The war in Afghanistan is another case of the insoluble. The United States tried mightily over the years to bring the war to an end through outright victory over the Taliban, which today remains as strong as ever. Shifting course, the Trump administration pursued a negotiated solution, one that ideally would have the Taliban forswear al Qaeda, embrace the Afghan constitution, share power peacefully with the existing government, and uphold the rights of women and girls. This appears no likelier than defeating the Taliban on the battlefield. A new chorus of advocates and members of Congress call for a full U.S. withdrawal, assuming that some combination of American threats and Taliban restraint will prevent a terrorist sanctuary—a risky bet with long odds. 

The alternative—management—is likely to mean retaining a residual troop presence in the country indefinitely, with or without an agreement with the Taliban. Doing so would allow for continued counterterrorism operations and assistance to the government while deterring the Taliban from moving to seize power after a U.S. withdrawal. This approach would have the frustrating effect of prolonging the “forever war.” But as the complete withdrawal from Iraq in 2011 demonstrated, a residual presence would be preferable to seeing an al Qaeda–sympathizing Taliban retake power in Afghanistan, with the United States forced to deal with the consequences from a far weaker position.

Even great-power competition with China and Russia is ultimately an exercise in management. Long gone are the hopes that deep engagement with China would moderate its external ambitions and spark eventual liberalization at home or that sufficient American resolve will awe it into submission.
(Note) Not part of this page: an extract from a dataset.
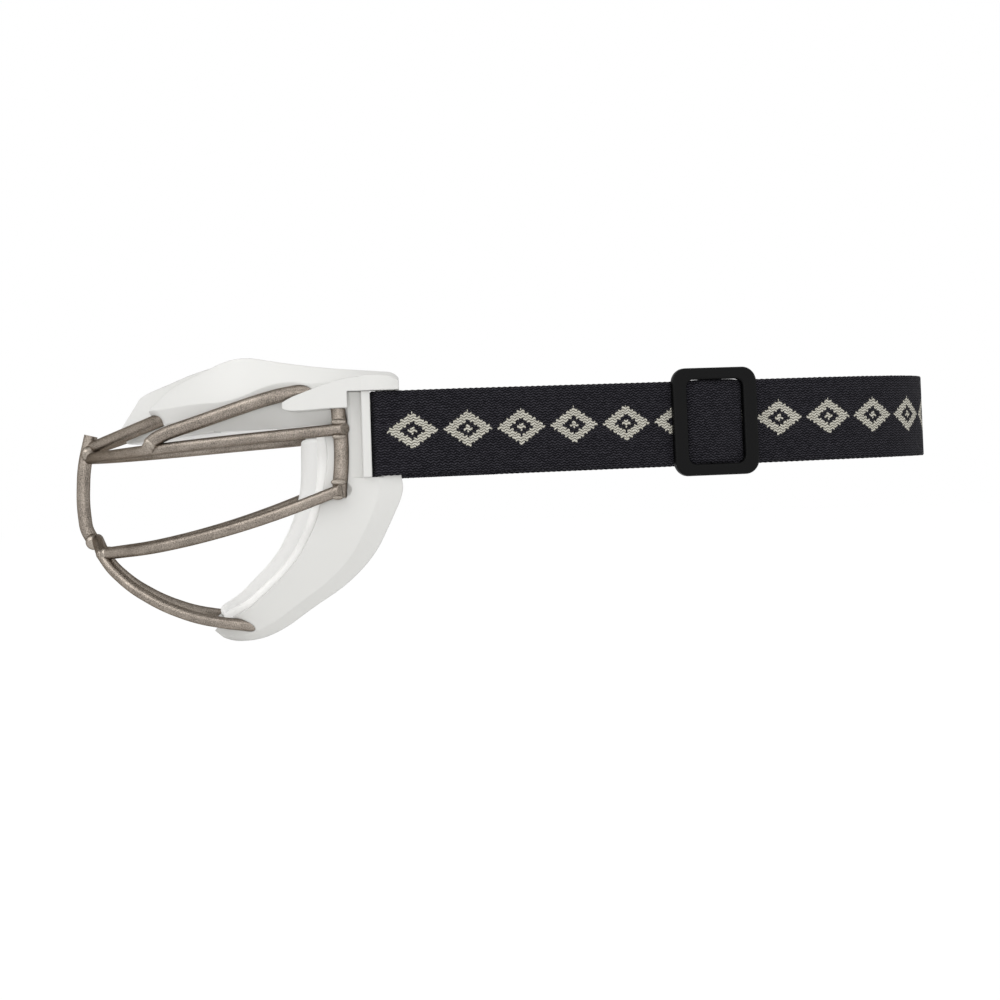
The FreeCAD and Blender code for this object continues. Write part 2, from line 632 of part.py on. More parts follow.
def turned_band(centre, edges_inner, edges_outer):
    """A closed plan outline that goes round the slot bar and on along its inner side."""
    inner_turn = Part.Arc(
        centre + Vector(INNER, 0, 0), centre - Vector(0, INNER, 0), centre - Vector(INNER, 0, 0))
    outer_turn = Part.Arc(
        centre + Vector(OUTER, 0, 0), centre - Vector(0, OUTER, 0), centre - Vector(OUTER, 0, 0))
    base = Part.LineSegment(centre + Vector(INNER, 0, 0), centre + Vector(OUTER, 0, 0))
    cap = Part.LineSegment(edges_inner[-1].EndPoint, edges_outer[-1].EndPoint)
    return edges_inner + edges_outer + [inner_turn, outer_turn, base, cap]


def mirrored_lines(geometry):
    """A plan outline on the other side of the mid plane."""
    lines = []
    for line in geometry:
        line.mirror(Vector(0, 0, 0), Vector(0, 1, 0))
        lines.append(line)
    return lines


def off_plane(distance):
    """A sketch plane moved along its own normal."""
    return FreeCAD.Placement(Vector(0, 0, distance), FreeCAD.Rotation())


def webbing(label, geometry, inset=0):
    """A plan outline as high as the webbing, less an inset at both edges."""
    body = doc.addObject("PartDesign::Body", label)
    body.Label = label
    sketch = add_sketch(body, label + "_plan", "XY_Plane", geometry, off_plane(strap_low + inset))
    sketch.setExpression("AttachmentOffset.Base.z", f"({strap_low_rule} + {inset}) * 1 mm")
    add_step(body, "PartDesign::Pad", label + "_pad", sketch, f"sizes.strap_height - 2 * {inset}")
    body.Placement = strap_tilt
    return body


lead_run = ("run", size("strap_lead"))
lead_turn = ("turn", size("strap_lead_radius"), toe_in)
straight_run = ("run", size("strap_straight"))
side_bend = ("turn", size("strap_side_radius"), side_turn - toe_in)
half_moves = [lead_run, lead_turn, straight_run, side_bend]
fold_place, fold_heading = walk(turn_centre, 0, half_moves, 0)[1:]
rear_radius = fold_place.x / math.cos(side_turn)
rear_fold = ("turn", rear_radius, math.pi - 2 * side_turn)

strap_web = webbing(
    "strap_web", band(turn_centre, 0, half_moves + [rear_fold] + half_moves[::-1], INNER, OUTER))

# The slide adjuster's own frame: x out of the webbing, y along it to the rear.
slide_origin, slide_heading = walk(turn_centre, 0, [lead_run, lead_turn, ("run", size("slide_place"))], 0)[1:]
slide_placement = strap_tilt.multiply(
    FreeCAD.Placement(slide_origin, FreeCAD.Rotation(Vector(0, 0, 1), math.degrees(slide_heading))))
middle_half = INNER - size("slide_gap") - size("strap_thickness") - size("loop_gap")
side_bar_foot = OUTER + size("slide_gap")
side_bar_face = side_bar_foot + size("slide_bar_thickness")
window_half_height = size("strap_height") / 2 + size("slot_end_gap")
window_half_length = size("slide_length") / 2 - size("slide_bar_width")
leg_rule = "sizes.cheek_wall + 2 * sizes.strap_slot_gap - sizes.loop_gap"
middle_bar_rule = "sizes.strap_height + 2 * sizes.slot_end_gap + sizes.slide_bar_thickness"


def build_strap_return():
    """The left end of the webbing: through the slot, round its bar and back under the slide adjuster."""
    moves = [lead_run, lead_turn, ("run", size("slide_place"))]
    inner = walk(turn_centre, 0, moves, -INNER)[0]
    outer = walk(turn_centre, 0, moves, -OUTER)[0]
    return webbing("strap_return", turned_band(turn_centre, inner, outer))


def tail_walk():
    """The right end of the webbing behind its slot: the line it follows until it lies on the outer layer."""
    inset = INNER + size("strap_thickness") / 2
    start = aside(turn_centre, 0, -inset)
    draw_in = math.radians(size("tail_angle"))
    shift = 2 * INNER - size("loop_gap")
    slant = (shift - 2 * size("tail_bend_radius") * (1 - math.cos(draw_in))) / math.sin(draw_in)
    moves = [
        lead_run, ("turn", size("strap_lead_radius") - inset, toe_in),
        ("turn", size("tail_bend_radius"), -draw_in), ("run", slant),
        ("turn", size("tail_bend_radius"), draw_in), ("run", size("tail_length"))]
    return start, moves


def build_strap_tail():
    """The right end of the webbing: through the slot, round its bar and sewn to the outer layer."""
    start, moves = tail_walk()
    half = size("strap_thickness") / 2
    inner = walk(start, 0, moves, half)[0]
    outer = walk(start, 0, moves, -half)[0]
    return webbing("strap_tail_right", mirrored_lines(turned_band(turn_centre, inner, outer)))


def build_bar_tacks():
    """Two rows of thread that hold the right end of the webbing to its outer layer."""
    start, moves = tail_walk()
    end_place, end_heading = walk(start, 0, moves, 0)[1:]
    tacks = []
    for share in TACK_SHARES:
        place = ahead(end_place, end_heading, -size("tail_length") * share)
        place = aside(place, end_heading, -size("strap_thickness") / 2 - size("tack_rise"))
        height = size("tack_height")
        tack = Part.makeBox(size("tack_rise"), size("tack_width"), height, Vector(0, 0, -height / 2))
        tack.Placement = strap_tilt.multiply(FreeCAD.Placement(
            place + Vector(0, 0, strap_middle),
            FreeCAD.Rotation(Vector(0, 0, 1), math.degrees(end_heading))))
        tacks.append(mirrored(tack))
    return add_feature("bar_tacks_right", Part.makeCompound(tacks))


def rounded_rectangle(half_length, half_height, radius, middle):
    """A rectangle with round corners on a sketch, centred across and at a height."""
    lines = []
    for sign_x, sign_y in ((1, 1), (-1, 1), (-1, -1), (1, -1)):
        centre = Vector(sign_x * (half_length - radius), middle + sign_y * (half_height - radius), 0)
        side = Vector(sign_x * radius, 0, 0)
        top = Vector(0, sign_y * radius, 0)
        diagonal = (side + top) / math.sqrt(2)
        lines.append(Part.Arc(centre + side, centre + diagonal, centre + top))
    right_low = middle - half_height + radius
    right_high = middle + half_height - radius
    left_x = -half_length
    run = half_length - radius
    lines.append(Part.LineSegment(Vector(half_length, right_low, 0), Vector(half_length, right_high, 0)))
    lines.append(Part.LineSegment(Vector(left_x, right_low, 0), Vector(left_x, right_high, 0)))
    top_up = middle + half_height
    low_up = middle - half_height
    lines.append(Part.LineSegment(Vector(-run, top_up, 0), Vector(run, top_up, 0)))
    lines.append(Part.LineSegment(Vector(-run, low_up, 0), Vector(run, low_up, 0)))
    return lines


def leg_outline(sign):
    """A rail's leg on the slide adjuster's upright sketch plane."""
    half = size("slide_leg_length") / 2
    near = strap_middle + sign * window_half_height
    far = strap_middle + sign * (size("slide_height") / 2 - size("slide_edge_radius"))
    corners = [Vector(-half, near, 0), Vector(half, near, 0), Vector(half, far, 0), Vector(-half, far, 0)]
    return closed_lines(corners)


def on_face(vertex):
    """Whether a corner of the slide adjuster lies on its outer face."""
    return vertex.X > side_bar_face - size("loop_gap")


def build_slide_adjuster():
    """The slide adjuster: a rounded frame over the webbing, with two legs to a middle bar under it."""
    body = doc.addObject("PartDesign::Body", "slide_adjuster")
    body.Label = "slide_adjuster"
    plate = add_sketch(
        body, "slide_outline", "YZ_Plane",
        rounded_rectangle(
            size("slide_length") / 2, size("slide_height") / 2, size("slide_corner_radius"), strap_middle),
        off_plane(side_bar_foot))
    add_step(body, "PartDesign::Pad", "slide_plate", plate, "sizes.slide_bar_thickness")
    window = add_sketch(
        body, "slide_window", "YZ_Plane",
        rounded_rectangle(
            window_half_length, window_half_height, size("slide_window_radius"), strap_middle),
        off_plane(side_bar_face))
    add_step(body, "PartDesign::Pocket", "slide_opening", window, "sizes.slide_bar_thickness")
    legs = add_sketch(
        body, "slide_legs", "YZ_Plane", leg_outline(1) + leg_outline(-1), off_plane(-middle_half))
    add_step(body, "PartDesign::Pad", "slide_leg_pair", legs, leg_rule)
    end = size("slide_middle_width") / 2 - middle_half
    bar_low = strap_middle - window_half_height - size("slide_bar_thickness") / 2
    bar = add_sketch(
        body, "slide_middle", "XY_Plane",
        [
            Part.LineSegment(Vector(middle_half, -end, 0), Vector(middle_half, end, 0)),
            Part.LineSegment(Vector(-middle_half, -end, 0), Vector(-middle_half, end, 0)),
            Part.Arc(
                Vector(middle_half, end, 0), Vector(0, end + middle_half, 0),
                Vector(-middle_half, end, 0)),
            Part.Arc(
                Vector(middle_half, -end, 0), Vector(0, -end - middle_half, 0),
                Vector(-middle_half, -end, 0))],
        off_plane(bar_low))
    add_step(body, "PartDesign::Pad", "slide_middle_bar", bar, middle_bar_rule)
    doc.recompute()
    unrounded = body.Tip
    rims = [
        f"Edge{number}" for number, edge in enumerate(unrounded.Shape.Edges, start=1)
        if all(on_face(vertex) for vertex in edge.Vertexes)]
    fillet = body.newObject("PartDesign::Fillet", "slide_rims")
    fillet.Base = (unrounded, rims)
    fillet.Radius = size("slide_edge_radius")
    body.Placement = slide_placement
    return body


def build_strap_loop():
    """The webbing's left end, looped over the middle bar and lying back along itself."""
    reach = middle_half + size("loop_gap") + size("strap_thickness") / 2
    end = size("slide_middle_width") / 2 - middle_half
    start = Vector(-reach, end - size("loop_length"), 0)
    moves = [("run", size("loop_length")), ("turn", reach, -math.pi), ("run", 2 * end)]
    half = size("strap_thickness") / 2
    body = webbing("strap_end_loop", band(start, 0, moves, -half, half))
    body.Placement = slide_placement
    return body


def build_strap_crown():
    """The webbing where it swells over the middle bar, seen through the slide adjuster's window."""
    foot = side_bar_foot
    half = window_half_length - size("crown_inset")
    end = foot + size("crown_end")
    lines = [
        Part.LineSegment(Vector(foot, -half, 0), Vector(foot, half, 0)),
        Part.LineSegment(Vector(foot, half, 0), Vector(end, half, 0)),
        Part.LineSegment(Vector(foot, -half, 0), Vector(end, -half, 0)),
        Part.Arc(Vector(end, -half, 0), Vector(end + size("crown_rise"), 0, 0), Vector(end, half, 0))]
    body = webbing("strap_crown", lines, size("crown_inset"))
    body.Placement = slide_placement
    return body


strap_return = build_strap_return()
strap_tail = build_strap_tail()
bar_tacks = build_bar_tacks()
slide_adjuster = build_slide_adjuster()
strap_loop = build_strap_loop()
strap_crown = build_strap_crown()
doc.recompute()


def sub_parts():
    """Every object that stands for a piece of the goggles."""
    kinds = ("Part::Feature", "PartDesign::Body")
    return [thing for thing in doc.Objects if thing.TypeId in kinds]


def check_document():
    """Stop if any object failed or any piece has no valid solid."""
    for thing in doc.Objects:
        if "Invalid" in thing.State or "Error" in thing.State:
            raise RuntimeError(f"{thing.Label} failed: {thing.State}")
    for piece in sub_parts():
        if piece.Shape.isNull() or not piece.Shape.isValid() or not piece.Shape.Solids:
            raise RuntimeError(f"{piece.Label} has no valid shape")


check_document()
os.makedirs("parts", exist_ok=True)
for piece in sub_parts():
    piece.Shape.exportStep(f"parts/{piece.Label}.step")
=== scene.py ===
"""Lacrosse goggles on a plain pale floor, seen from the wearer's left."""
import json
import math
import bpy
from mathutils import Matrix, Quaternion, Vector, noise


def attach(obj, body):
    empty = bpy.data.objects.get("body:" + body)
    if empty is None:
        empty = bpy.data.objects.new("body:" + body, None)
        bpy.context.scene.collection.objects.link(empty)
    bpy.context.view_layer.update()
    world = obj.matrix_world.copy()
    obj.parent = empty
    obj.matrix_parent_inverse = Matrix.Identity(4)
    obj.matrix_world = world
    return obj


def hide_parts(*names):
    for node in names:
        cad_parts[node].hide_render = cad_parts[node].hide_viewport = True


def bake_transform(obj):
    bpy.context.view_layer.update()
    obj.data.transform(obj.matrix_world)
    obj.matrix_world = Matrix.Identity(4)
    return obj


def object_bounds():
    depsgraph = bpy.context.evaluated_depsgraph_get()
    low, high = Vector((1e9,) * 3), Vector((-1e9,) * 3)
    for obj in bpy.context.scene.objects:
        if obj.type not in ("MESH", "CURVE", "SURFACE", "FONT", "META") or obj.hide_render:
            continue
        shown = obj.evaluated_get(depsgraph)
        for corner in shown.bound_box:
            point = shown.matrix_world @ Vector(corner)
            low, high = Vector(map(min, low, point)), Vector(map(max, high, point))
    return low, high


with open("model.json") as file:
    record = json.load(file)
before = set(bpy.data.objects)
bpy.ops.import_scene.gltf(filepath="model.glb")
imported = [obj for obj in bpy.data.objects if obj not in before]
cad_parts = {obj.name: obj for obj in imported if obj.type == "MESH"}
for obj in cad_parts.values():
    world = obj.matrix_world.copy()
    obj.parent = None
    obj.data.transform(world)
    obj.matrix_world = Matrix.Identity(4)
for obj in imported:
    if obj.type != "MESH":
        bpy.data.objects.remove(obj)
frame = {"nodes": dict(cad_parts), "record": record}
cad_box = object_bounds()
MM = 0.001

# The camera: the point it looks at in millimetres, its distance in metres, its turns in degrees.
CAMERA_AIM = (0, 97.24, -9.48)
CAMERA_DISTANCE = 1.1
CAMERA_YAW = 5.5
CAMERA_ROLL = 1.84
LENS = 123.4
SENSOR_WIDTH = 36
NEAREST = 0.05
FURTHEST = 50


def make_camera():
    """The photograph's own viewpoint: the wearer's left, a little from the front, and slightly rolled."""
    yaw = math.radians(CAMERA_YAW)
    roll = Quaternion((0, 0, 1), -math.radians(CAMERA_ROLL))
    aim = Vector(CAMERA_AIM) * MM
    back = Vector((math.cos(yaw), -math.sin(yaw), 0))
    data = bpy.data.cameras.new("camera")
    data.lens = LENS
    data.sensor_width = SENSOR_WIDTH
    data.clip_start = NEAREST
    data.clip_end = FURTHEST
    camera = bpy.data.objects.new("camera", data)
    bpy.context.scene.collection.objects.link(camera)
    camera.location = aim + back * CAMERA_DISTANCE
    camera.rotation_mode = "QUATERNION"
    camera.rotation_quaternion = (-back).to_track_quat("-Z", "Y") @ roll
    bpy.context.scene.camera = camera


make_camera()

# The places of a colour mix's factor, two colours and result among its sockets.
MIX_FACTOR, MIX_FIRST, MIX_SECOND, MIX_RESULT = 0, 6, 7, 2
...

Beijing today is powerful, confident, assertive, and authoritarian, a combination that poses deep challenges for U.S. interests and values. The new administration has made clear that no “reset” of relations is in the offing. The result will be a long period of competition in which both the United States and China each seek advantage across a broad array of issues, with no neat resolution of differences. With Russia, similarly, the new administration is neither promising a reset nor dismissing Moscow as a second-tier power that can be cowed or ignored. It will have little choice but to combine pressure, diplomacy and arms control agreements, and vigorous pushback into the indefinite future.  

MANAGEMENT AND ITS DISCONTENTS

Management does not mean passivity or permanent resignation. Even while managing these issues, policymakers can probe for openings and, when opportunities appear, seize them. The Abraham Accords normalizing relations between Arab governments and Israel, for instance, represent a genuine breakthrough enabled by the United States: it would not have happened without personal, high-level diplomacy and a willingness to cut diplomatic deals with multiple countries. It’s also one few saw coming but that arose out of intensive engagement with the parties involved. 

Incremental progress against devilish problems is not the stuff of Nobel Peace Prizes. Managing foreign policy issues involves difficult tradeoffs, partial victories, and much dissatisfaction. No policymaker seeks a world in which Pyongyang retains nuclear-armed missiles that can reach the United States, Israelis and Palestinians are locked in unending conflict, or a sustained U.S. troop presence occasionally clashes with the Taliban. But as with everything in this life, potential outcomes must be weighed against the available alternatives.

Americans invented the Hail Mary pass: when in desperation, throw high and long and pray for a miracle catch in the end zone. Such is the stuff of football highlight reels, and the diplomatic equivalent can guarantee lasting fame (or notoriety) for a foreign-policy maker. Yet like their sports counterpart, most foreign policy Hail Marys are dropped or intercepted. It’s often better to put a few points on the board than none at all. And managing foreign policy problems will help the new administration stay out of the kinds of desperate situations in which wild, risky passes look like the best way to play.